Running with a bullet-hole in his leg, the ex-track man says, wasn't as bad as you might imagine: "It didn't hit the bone."

Making an impression. At the airport, the young soldiers in battle dress, toting their rucksacks and queuing up in the atrium's second level, seem impressed to find a two-star general dishing out sandwiches. But they are also impressed with his upbeat cheer.

"You'd be amazed at who you run into in places like this," says Lt. Col. Greg Thompson of the 1st Cavalry, waiting for his flight to Baghdad. "Who knows? It could be me here at this USO someday, greeting soldiers."
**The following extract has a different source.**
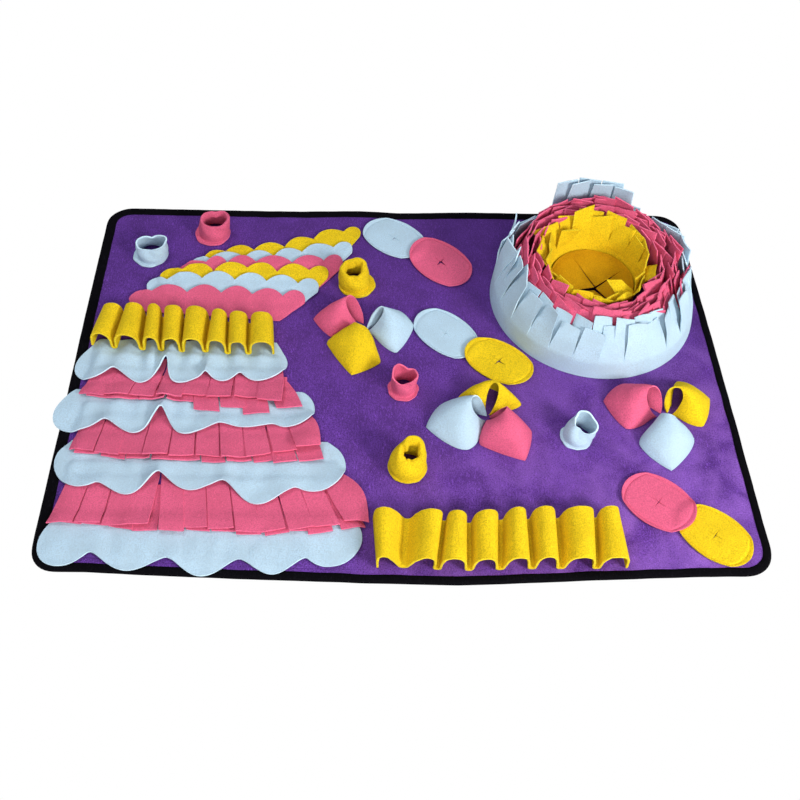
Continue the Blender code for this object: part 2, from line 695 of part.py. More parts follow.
# Unslit walls: colour, sides, first corner as a share of one side, and (outer radius, height)
# from the mat up.
BOWL_WALLS = {
    "bowl_collar_wall": ("blue", 26, 0.0, ((117.5, MAT_TOP), (116.5, 22.0))),
    "bowl_pink_wall_outer": ("pink", 22, 0.0, ((107.0, MAT_TOP), (103.5, 36.0))),
    "bowl_pink_wall_inner": ("pink", 20, 0.0, ((79.0, MAT_TOP), (80.0, 36.0))),
    "bowl_yellow_wall": ("yellow", 14, 0.0, ((50.0, MAT_TOP), (50.0, 30.0), (57.0, 50.0))),
}

# Slit rings: colour, sides, first corner, (outer radius, height) of the backing's foot, its top,
# then the stations up to the tips; how much farther out the tips stand at the back than at the
# front; how much higher; how tall the tuft of longer strips at the back is; how much tips vary.
BOWL_FRINGES = {
    "bowl_collar_fringe_outer": ("blue", 26, 0.0, ((116.5, 22.35), (116.3, 26.0), (112.0, 46.0),
                                                   (101.5, 67.0)), 5.5, 0.0, 12.0, 1.6),
    "bowl_collar_fringe_inner": ("blue", 26, 0.5, ((113.6, 14.0), (113.5, 18.0), (107.8, 46.0),
                                                   (96.0, 69.0)), 5.5, 0.0, 12.0, 1.6),
    "bowl_pink_fringe_1": ("pink", 22, 0.0, ((103.5, 36.35), (103.0, 40.0), (90.5, 68.0)),
                           5.5, 3.0, 0.0, 2.2),
    "bowl_pink_fringe_2": ("pink", 22, 0.5, ((101.1, 30.0), (100.8, 34.0), (84.5, 70.0)),
                           5.0, 3.0, 0.0, 2.2),
    "bowl_pink_fringe_3": ("pink", 20, 0.0, ((80.0, 36.35), (80.0, 40.0), (78.0, 68.0)),
                           4.0, 3.0, 0.0, 2.2),
    "bowl_pink_fringe_4": ("pink", 20, 0.5, ((76.9, 30.0), (76.9, 34.0), (72.0, 70.0)),
                           4.0, 3.0, 0.0, 2.2),
    "bowl_yellow_fringe_1": ("yellow", 14, 0.0, ((57.1, 50.35), (58.2, 54.0), (65.0, 70.0)),
                             1.5, 4.0, 0.0, 2.0),
    "bowl_yellow_fringe_2": ("yellow", 14, 0.5, ((51.2, 44.0), (52.4, 48.0), (58.0, 68.0)),
                             1.5, 4.0, 0.0, 2.0),
}
TUFT_DIRECTION = math.radians(96)
TUFT_HALF_WIDTH = math.radians(24)
BOWL_SLIT = 1.4
BOWL_SEED = 50
FLOOR_RADIUS = 46.8
FLOOR_HEIGHT = 27.5
FLOOR_SIDES = 28
FLOOR_CUT = (40.0, 40.0)
FLOOR_CUT_TURN = math.radians(35)
TIP_BEND = 1.3


def polar(radius, angle, height):
    return (BOWL_CENTRE[0] + radius * math.cos(angle), BOWL_CENTRE[1] + radius * math.sin(angle), height)


def bowl_wall(name):
    colour, sides, first, section = BOWL_WALLS[name]
    inset = FELT / math.cos(math.pi / sides)
    outer = np.zeros((sides, len(section), 3))
    inner = np.zeros((sides, len(section), 3))
    for i in range(sides):
        angle = 2 * math.pi * (i + first) / sides
        for j, (radius, height) in enumerate(section):
            outer[i, j] = polar(radius, angle, height)
            inner[i, j] = polar(radius - inset, angle, height)
    return cell_solid(name, outer, inner, colour, wrap=True)


def bowl_fringe(name, seed):
    colour, sides, first, section, back_out, back_up, tuft, vary = BOWL_FRINGES[name]
    rng = random.Random(seed)
    inset = FELT / math.cos(math.pi / sides)
    slit = BOWL_SLIT / section[0][0] / 2
    stations = len(section)
    outer = np.zeros((2 * sides, stations, 3))
    inner = np.zeros((2 * sides, stations, 3))
    tip_share = [0.0, 0.0] + [(j - 1) / (stations - 2) for j in range(2, stations)]
    # How far the tip's radius changes for each millimetre that a strip is longer.
    lean = (section[-1][0] - section[-2][0]) / (section[-1][1] - section[-2][1])
    for strip in range(sides):
        middle = 2 * math.pi * (strip + 0.5 + first) / sides
        backward = math.sin(middle)
        from_tuft = (middle - TUFT_DIRECTION + math.pi) % (2 * math.pi) - math.pi
        taller = back_up * backward + rng.uniform(-vary, vary)
        taller += tuft * math.exp(-(from_tuft / TUFT_HALF_WIDTH) ** 2)
        for side in (0, 1):
            corner = 2 * math.pi * (strip + side + first) / sides
            angle = corner + (slit if side == 0 else -slit)
            # The strip's edge lies on the flat side of the polygon, so its radius is shorter.
            flatten = math.cos(math.pi / sides) / math.cos(angle - middle)
            for j, (radius, height) in enumerate(section):
                share = tip_share[j] ** TIP_BEND
                at_tip = 1.0 if j == stations - 1 else 0.0
                r = (radius + back_out * backward * share + lean * taller * at_tip) * flatten
                z = height + taller * at_tip
                outer[2 * strip + side, j] = polar(r, angle, z)
                inner[2 * strip + side, j] = polar(r - inset * flatten, angle, z)
    filled = np.zeros((2 * sides, stations - 1), dtype=bool)
    filled[:, 0] = True
    filled[::2, :] = True
    return cell_solid(name, outer, inner, colour, filled, wrap=True)


def bowl_floor():
    outline = []
    for i in range(FLOOR_SIDES):
        x, y, _ = polar(FLOOR_RADIUS, 2 * math.pi * i / FLOOR_SIDES, 0.0)
        outline.append((x, y))
    cut = cross_outline(BOWL_CENTRE, FLOOR_CUT, FLOOR_CUT_TURN)
    return slit_plate("bowl_floor", "yellow", outline, cut, FELT, lambda px, py: FLOOR_HEIGHT)


# ---------------------------------------------------------------- the whole mat
def build():
    clear_scene()
    pieces = [base_mat(), edge_binding(), backing_panel()]
    pieces += [flap(name) for name in FLAPS]
    pieces += [fringe(name, seed) for seed, name in enumerate(FRINGES)]
    pieces += [fan_row(index) for index in range(len(FAN_ROWS))]
    pieces.append(loop_strip("loop_strip_upper", UPPER_FEET, UPPER_ARCHES, UPPER_FRONT_BASE))
    pieces.append(loop_strip("loop_strip_lower", LOWER_FEET, LOWER_ARCHES, MAT_TOP))
    pieces += [cup(*row) for row in CUPS]
    pieces += [petal(*row) for row in PETALS]
    pieces += [oval(*row) for row in OVALS]
    pieces += [bowl_wall(name) for name in BOWL_WALLS]
    pieces += [bowl_fringe(name, BOWL_SEED + index) for index, name in enumerate(BOWL_FRINGES)]
    pieces.append(bowl_floor())
    whole = bpy.data.objects.new("snuffle_mat", None)
    bpy.context.scene.collection.objects.link(whole)
    for piece in pieces:
        piece.parent = whole


build()
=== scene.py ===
"""The snuffle mat as it looks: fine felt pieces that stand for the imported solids.

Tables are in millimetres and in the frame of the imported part. A sheet of felt is a grid of
points on its middle, turned into a body of its own thickness with soft cut edges.
"""

import math
import random

import bpy
import numpy as np
from mathutils import Matrix, Vector, noise


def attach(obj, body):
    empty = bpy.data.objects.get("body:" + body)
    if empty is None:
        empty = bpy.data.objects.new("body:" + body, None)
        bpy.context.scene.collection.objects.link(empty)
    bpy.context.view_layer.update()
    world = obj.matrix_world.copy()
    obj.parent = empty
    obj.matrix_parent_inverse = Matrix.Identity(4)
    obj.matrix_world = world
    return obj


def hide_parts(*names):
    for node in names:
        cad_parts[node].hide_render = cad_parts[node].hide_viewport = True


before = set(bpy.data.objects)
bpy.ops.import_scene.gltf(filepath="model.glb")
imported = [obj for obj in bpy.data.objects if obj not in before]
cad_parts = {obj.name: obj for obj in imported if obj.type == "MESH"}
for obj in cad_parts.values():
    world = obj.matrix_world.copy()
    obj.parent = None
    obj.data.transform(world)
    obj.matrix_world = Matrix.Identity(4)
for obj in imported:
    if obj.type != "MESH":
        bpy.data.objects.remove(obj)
bpy.context.scene.view_settings.view_transform = "Standard"
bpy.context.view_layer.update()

MM = 0.001
# The space under a sheet that lies on another one.
GAP = 0.35
MAT_THICKNESS = 3.0
# The height at which a sheet lies that is sewn on the mat.
MAT_TOP = MAT_THICKNESS + GAP
# Thicknesses of the felts and the tape.
FELT = 1.5
THIN_FELT = 1.2
LOOP_FELT = 2.2
MAT_FELT = 2.4
PANEL_FELT = 0.9
TAPE = 0.5


# ---------------- numbers
# How close the points are of a line that is being rounded.
FINE_STEP = 0.5


def ramp(value, low, high):
    return np.clip((value - low) / (high - low), 0.0, 1.0)


def smooth(value):
    value = np.clip(value, 0.0, 1.0)
    return value * value * (3 - 2 * value)


def unit(vector):
    return vector / max(np.linalg.norm(vector), 1e-9)


def rotated(x, y, angle):
    return x * math.cos(angle) - y * math.sin(angle), x * math.sin(angle) + y * math.cos(angle)


def waver(x, y, scale, seed=0.0):
    """Smooth noise from -1 to 1 whose bumps are about scale across, at one point or many."""
    xs, ys = np.broadcast_arrays(np.asarray(x, float) / scale, np.asarray(y, float) / scale)
    values = [noise.noise(Vector((a, b, seed))) for a, b in zip(xs.ravel(), ys.ravel())]
    return np.array(values).reshape(xs.shape)


def lengths_along(points):
    steps = np.linalg.norm(np.diff(points, axis=0), axis=1)
    return np.concatenate([[0.0], np.cumsum(steps)])


def places_along(points, at):
    """The places at these lengths along a chain of points."""
    run = lengths_along(points)
    return np.column_stack([np.interp(at, run, points[:, k]) for k in range(points.shape[1])])


def resample(points, count):
    points = np.asarray(points, float)
    return places_along(points, np.linspace(0, lengths_along(points)[-1], count))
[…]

Mary Lou Austin, president of the USO of Georgia, wearing a bright orange scarf and a pumpkin pin, says the soldiers get a kick out of meeting the general. His most attractive quality, she says, is that "he's a hard worker. He's not one to stand around and look good and get the glory. You give him a job and he'll do it."

And Duquemin has plenty of jobs. Later on this Halloween afternoon, for instance, he will motor over to Fort McPherson to sift through the aftermath of the charity USO golf tournament he helps organize every October, packing up signs and bringing them home in his trunk.
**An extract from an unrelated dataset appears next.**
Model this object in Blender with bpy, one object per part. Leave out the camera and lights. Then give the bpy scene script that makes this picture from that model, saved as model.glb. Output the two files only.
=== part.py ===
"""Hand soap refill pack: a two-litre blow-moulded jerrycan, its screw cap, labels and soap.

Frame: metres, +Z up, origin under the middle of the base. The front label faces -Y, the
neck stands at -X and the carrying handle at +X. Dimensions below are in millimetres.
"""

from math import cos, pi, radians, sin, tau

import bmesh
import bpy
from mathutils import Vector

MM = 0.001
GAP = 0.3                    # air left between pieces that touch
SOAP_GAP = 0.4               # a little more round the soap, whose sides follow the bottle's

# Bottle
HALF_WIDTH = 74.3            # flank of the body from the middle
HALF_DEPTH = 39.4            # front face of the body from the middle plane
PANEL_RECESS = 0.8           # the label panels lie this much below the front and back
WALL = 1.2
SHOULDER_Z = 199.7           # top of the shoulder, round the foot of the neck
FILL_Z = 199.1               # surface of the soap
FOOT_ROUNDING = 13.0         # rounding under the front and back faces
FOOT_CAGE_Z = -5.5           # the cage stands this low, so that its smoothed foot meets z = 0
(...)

But first he has a ceremonial duty to perform. A small American flag held high in his right hand, he leads 60 or so troops from the airport atrium to their departure concourse, where they are bound for the Middle East. Civilians waiting in the atrium stand and applaud as the soldiers pass by.

Good decision. No need to irritate the Duke, who once encountered an indifferent group of airport civilians. His barked orders to them were simple:
"Get off your duffs, stand up and clap."